[Task statement]:
Send back all the data below, exactly as given.

_____

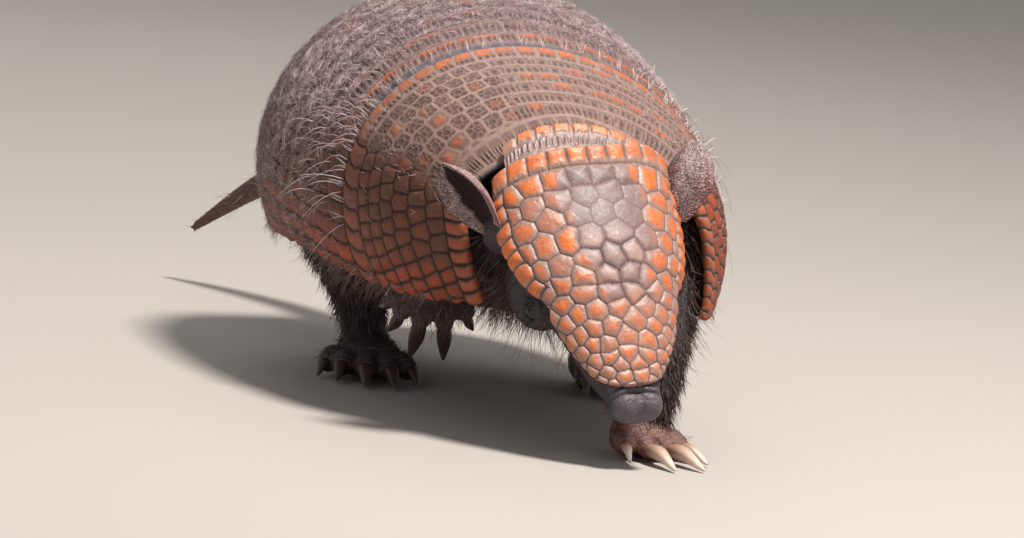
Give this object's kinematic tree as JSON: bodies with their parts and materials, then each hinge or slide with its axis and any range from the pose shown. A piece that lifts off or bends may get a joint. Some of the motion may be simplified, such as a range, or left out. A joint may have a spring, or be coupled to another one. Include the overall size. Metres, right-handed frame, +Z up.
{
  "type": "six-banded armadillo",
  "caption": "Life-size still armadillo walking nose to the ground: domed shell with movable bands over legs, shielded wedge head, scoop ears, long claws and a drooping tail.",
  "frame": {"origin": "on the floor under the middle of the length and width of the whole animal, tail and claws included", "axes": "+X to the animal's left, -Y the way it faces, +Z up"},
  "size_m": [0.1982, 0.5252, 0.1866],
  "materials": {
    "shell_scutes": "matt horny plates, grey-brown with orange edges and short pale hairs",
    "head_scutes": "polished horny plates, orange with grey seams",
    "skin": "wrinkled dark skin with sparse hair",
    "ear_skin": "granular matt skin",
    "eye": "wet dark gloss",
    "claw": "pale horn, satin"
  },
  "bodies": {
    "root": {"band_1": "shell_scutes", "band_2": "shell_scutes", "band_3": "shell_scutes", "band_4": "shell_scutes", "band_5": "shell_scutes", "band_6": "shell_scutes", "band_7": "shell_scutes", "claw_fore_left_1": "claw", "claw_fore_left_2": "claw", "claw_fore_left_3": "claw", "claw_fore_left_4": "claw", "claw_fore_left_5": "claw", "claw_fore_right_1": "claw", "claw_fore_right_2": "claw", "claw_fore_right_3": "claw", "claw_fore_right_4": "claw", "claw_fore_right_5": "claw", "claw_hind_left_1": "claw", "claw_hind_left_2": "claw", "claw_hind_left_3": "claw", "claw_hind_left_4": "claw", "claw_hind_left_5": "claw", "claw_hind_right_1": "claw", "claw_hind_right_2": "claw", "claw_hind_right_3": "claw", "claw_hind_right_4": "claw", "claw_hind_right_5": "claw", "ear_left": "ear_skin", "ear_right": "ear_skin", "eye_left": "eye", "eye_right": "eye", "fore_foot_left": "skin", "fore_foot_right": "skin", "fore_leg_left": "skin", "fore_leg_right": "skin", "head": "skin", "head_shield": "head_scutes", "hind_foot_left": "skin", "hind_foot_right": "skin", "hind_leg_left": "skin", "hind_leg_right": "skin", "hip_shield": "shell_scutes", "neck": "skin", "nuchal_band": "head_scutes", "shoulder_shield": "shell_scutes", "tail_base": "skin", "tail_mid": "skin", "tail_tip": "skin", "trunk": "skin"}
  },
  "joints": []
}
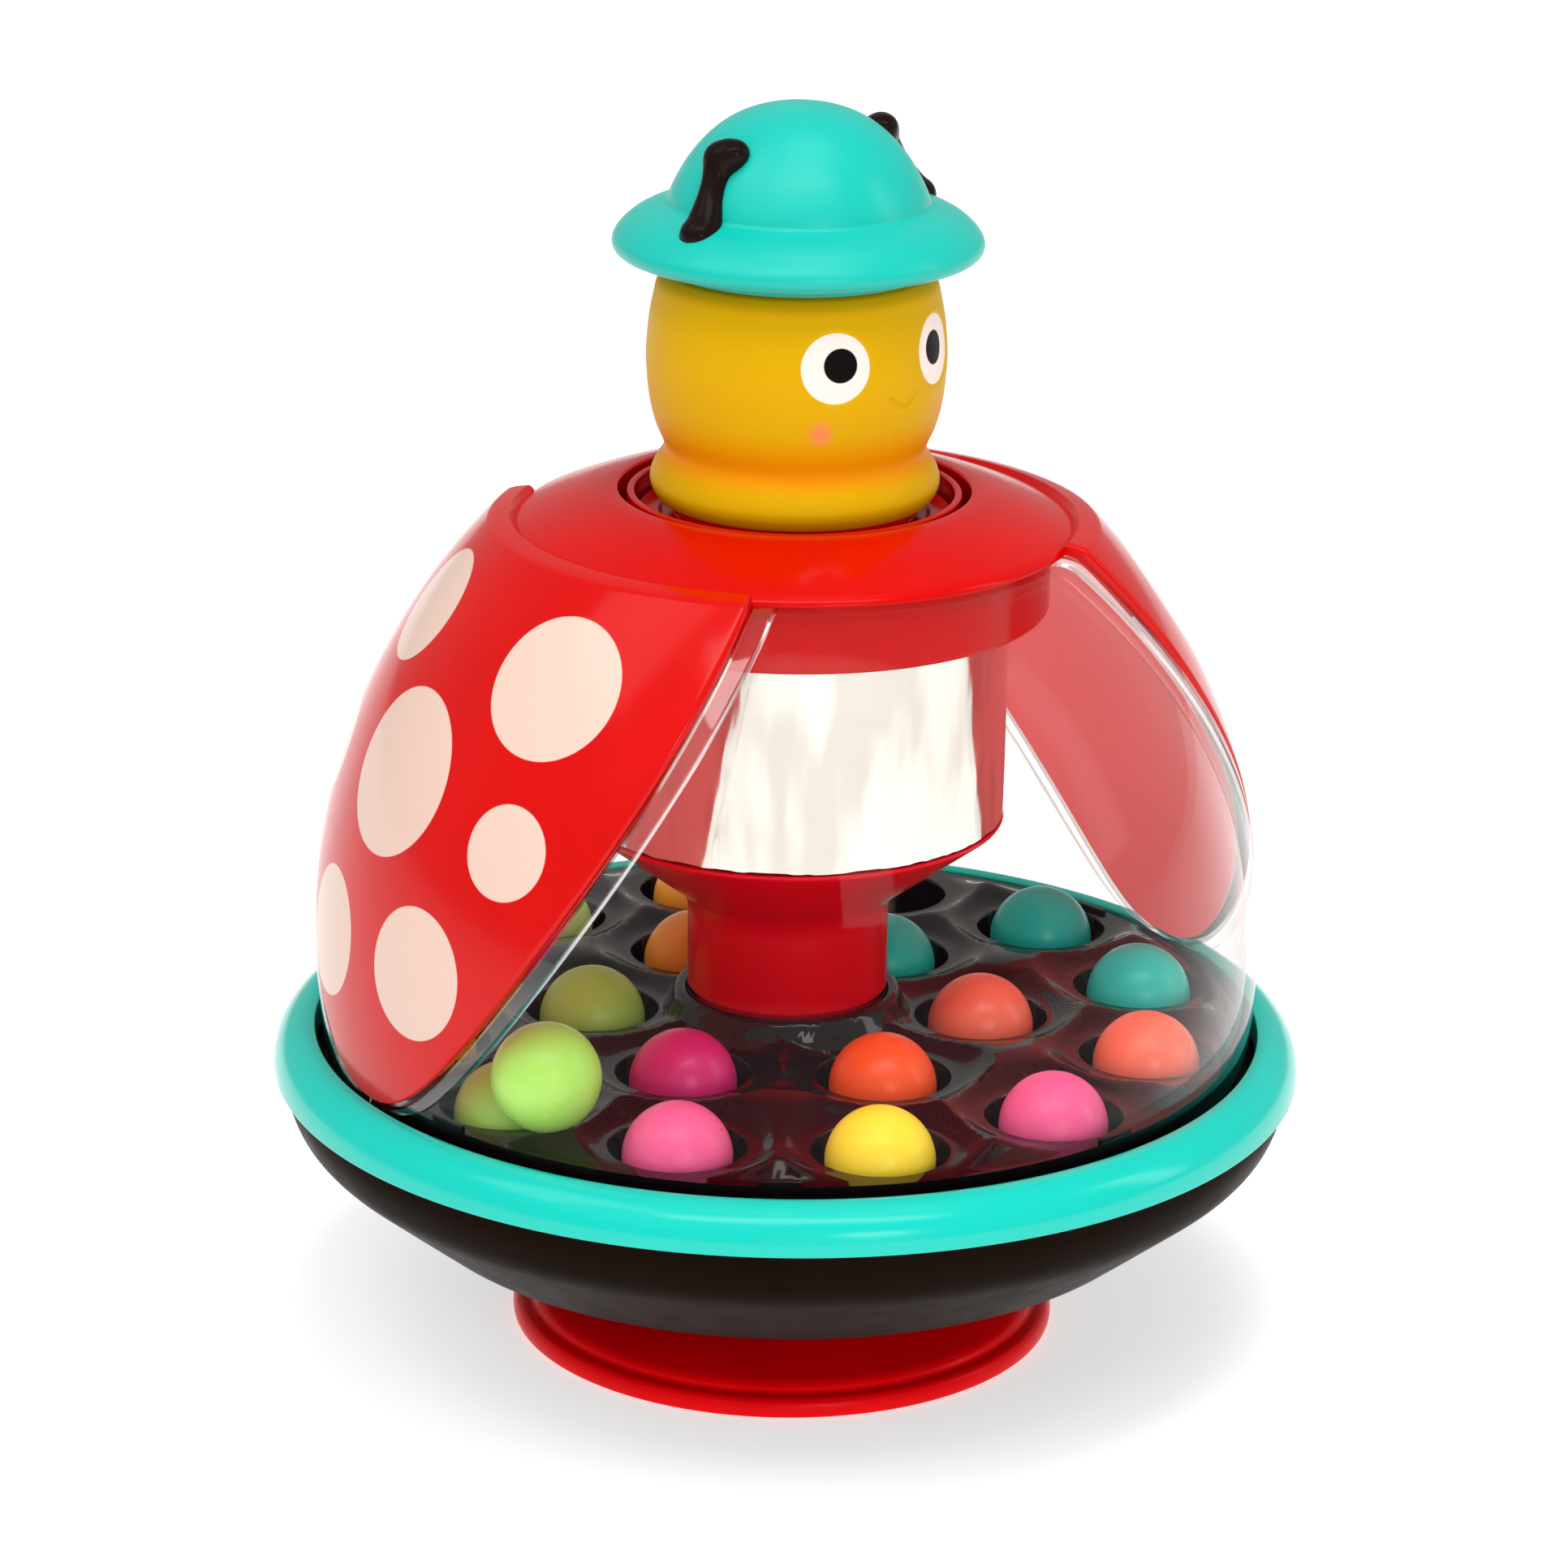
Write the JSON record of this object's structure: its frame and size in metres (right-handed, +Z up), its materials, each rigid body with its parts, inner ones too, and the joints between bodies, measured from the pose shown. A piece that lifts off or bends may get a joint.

_____

[Reply to the task]:
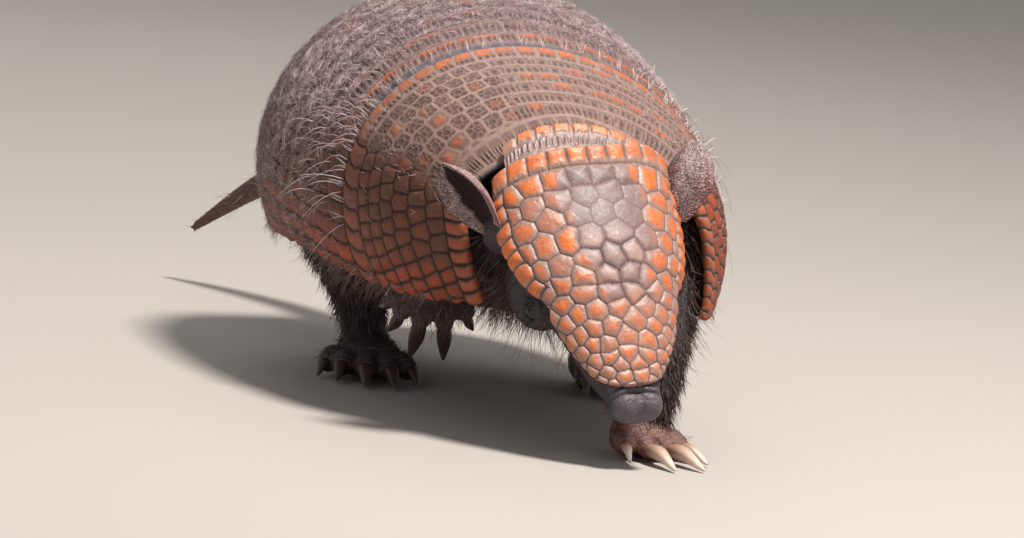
Give this object's kinematic tree as JSON: bodies with their parts and materials, then each hinge or slide with its axis and any range from the pose shown. A piece that lifts off or bends may get a joint. Some of the motion may be simplified, such as a range, or left out. A joint may have a spring, or be coupled to another one. Include the overall size. Metres, right-handed frame, +Z up.
{
  "type": "six-banded armadillo",
  "caption": "Life-size still armadillo walking nose to the ground: domed shell with movable bands over legs, shielded wedge head, scoop ears, long claws and a drooping tail.",
  "frame": {"origin": "on the floor under the middle of the length and width of the whole animal, tail and claws included", "axes": "+X to the animal's left, -Y the way it faces, +Z up"},
  "size_m": [0.1982, 0.5252, 0.1866],
  "materials": {
    "shell_scutes": "matt horny plates, grey-brown with orange edges and short pale hairs",
    "head_scutes": "polished horny plates, orange with grey seams",
    "skin": "wrinkled dark skin with sparse hair",
    "ear_skin": "granular matt skin",
    "eye": "wet dark gloss",
    "claw": "pale horn, satin"
  },
  "bodies": {
    "root": {"band_1": "shell_scutes", "band_2": "shell_scutes", "band_3": "shell_scutes", "band_4": "shell_scutes", "band_5": "shell_scutes", "band_6": "shell_scutes", "band_7": "shell_scutes", "claw_fore_left_1": "claw", "claw_fore_left_2": "claw", "claw_fore_left_3": "claw", "claw_fore_left_4": "claw", "claw_fore_left_5": "claw", "claw_fore_right_1": "claw", "claw_fore_right_2": "claw", "claw_fore_right_3": "claw", "claw_fore_right_4": "claw", "claw_fore_right_5": "claw", "claw_hind_left_1": "claw", "claw_hind_left_2": "claw", "claw_hind_left_3": "claw", "claw_hind_left_4": "claw", "claw_hind_left_5": "claw", "claw_hind_right_1": "claw", "claw_hind_right_2": "claw", "claw_hind_right_3": "claw", "claw_hind_right_4": "claw", "claw_hind_right_5": "claw", "ear_left": "ear_skin", "ear_right": "ear_skin", "eye_left": "eye", "eye_right": "eye", "fore_foot_left": "skin", "fore_foot_right": "skin", "fore_leg_left": "skin", "fore_leg_right": "skin", "head": "skin", "head_shield": "head_scutes", "hind_foot_left": "skin", "hind_foot_right": "skin", "hind_leg_left": "skin", "hind_leg_right": "skin", "hip_shield": "shell_scutes", "neck": "skin", "nuchal_band": "head_scutes", "shoulder_shield": "shell_scutes", "tail_base": "skin", "tail_mid": "skin", "tail_tip": "skin", "trunk": "skin"}
  },
  "joints": []
}
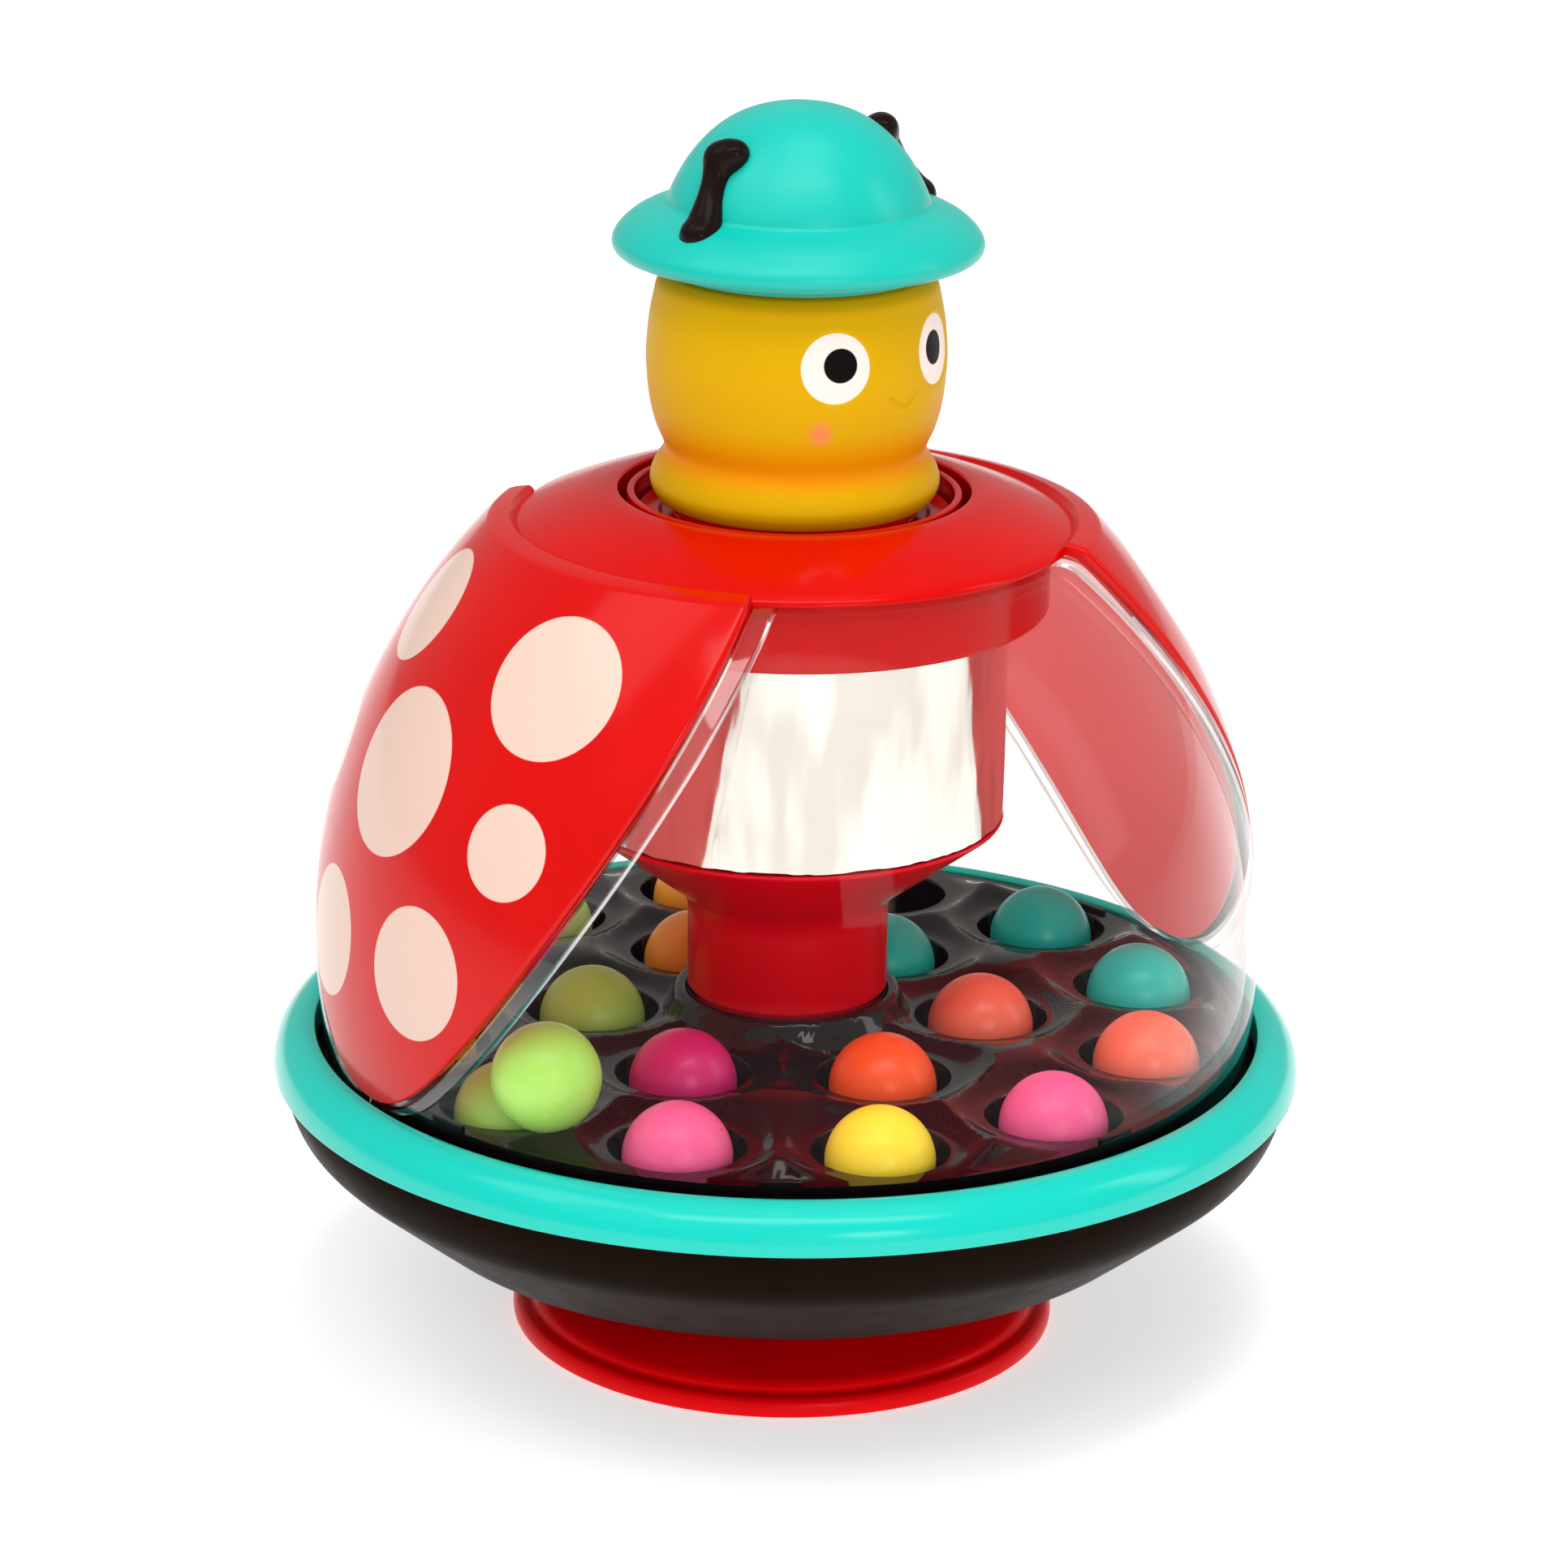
Write the JSON record of this object's structure: its frame and size in metres (right-handed, +Z up), its materials, each rigid body with its parts, inner ones too, and the joints between bodies, measured from the pose shown. A piece that lifts off or bends may get a joint.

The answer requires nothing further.